The Jordanian FoEME director, Munqeth Mehyar, confirmed this.

“[The] Gaza events did not leave any impact on the project, the Prime Minister’s office in Jordan is about to issue a supporting letter in this respect,” he said in an e-mail message to the News.

Mehyar added that he was enthusiastic about the project, saying the Jordanians and Israelis had “worked together for the wellbeing of the people” in that area before and could be brought together again.

Mehyar was referring to the special mandate issued by Jordanian King Abdullah I to Pinchas Rotenberg, who was a Jewish electricity entrepreneur in the 1930s, to build a power plant to provide power for both Arabs and Jews. He said the peace park would help to reunite the two factions after decades of war and would better the environment; nearby, at the site of Jesus Christ’s baptism, the River Jordan is so polluted that humans are not allowed to swim in its waters.

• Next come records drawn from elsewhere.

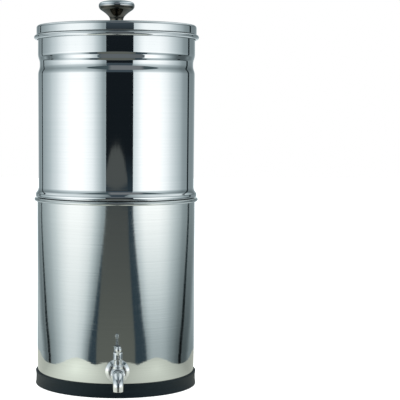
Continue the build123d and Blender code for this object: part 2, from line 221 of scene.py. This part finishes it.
def foodPlastic():
    # Moulded polypropylene: milky white, low gloss, faint flow marks
    look = {"dark": hexColor("#dcdfdd"), "light": hexColor("#e9ebe8"), "smooth": 0.32, "rough": 0.42,
            "depth": 0.03, "flow": (12, 12, 6), "glowDepth": 3}
    material, add, spot = newMaterial("mouldedPolypropylene")
    along = add("Mapping", {"Vector": spot, "Scale": [perMm(size) for size in look["flow"]]})
    flow = add("TexNoise", {"Vector": along, "Scale": 1, "Detail": 2})
    addSurface(add, look, flow, flow, {"IOR": 1.49, "Subsurface Weight": 0.15,
                                       "Subsurface Radius": [look["glowDepth"] / 1000] * 3})
    return material


finishes = {
    "brushed_steel": brushedSteel(),
    "polished_steel": mirrorSteel(),
    "dark_chrome": darkKnob(),
    "tap_chrome": polishedTap(),
    "steel_hardware": turnedSteel(),
    "black_rubber": ringRubber(),
    "grey_silicone": greySilicone(),
    "white_ceramic": candleCeramic(),
    "carbon_block": carbonBlock(),
    "white_plastic": foodPlastic(),
}
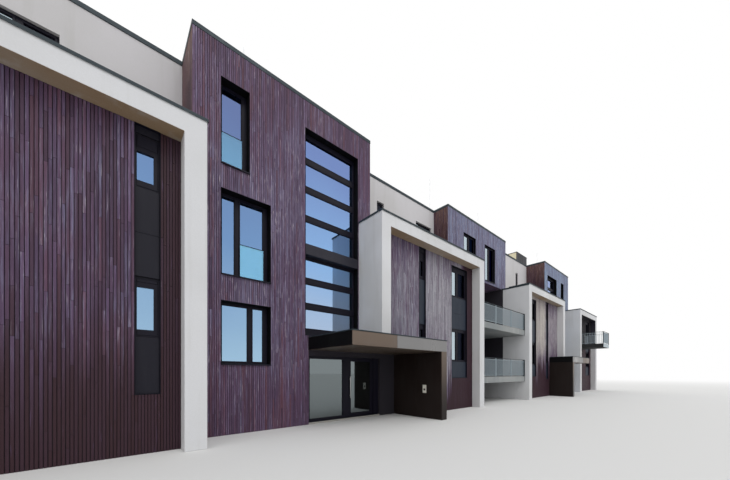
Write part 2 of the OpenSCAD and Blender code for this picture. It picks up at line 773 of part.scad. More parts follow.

One of the most innovative parts of the project, according to architects, would seek to solve this problem: the large area of marshland would become a sort of “living machine” that, in theory, would purify polluted water in an area which has few sewage decontamination plants.

In addition to furthering environmental sustainability, Yale architects involved in the program said they relished the opportunity to take part in the project because of its local and even global political significance.

“It’s really the right kind of project for right now,” said Andrei Harwell ARC ’06, a critic at the architecture school and project manager at Yale’s Urban Design Workshop. “I think it has the possibility of capturing a lot of people’s imaginations in the region and around the world.”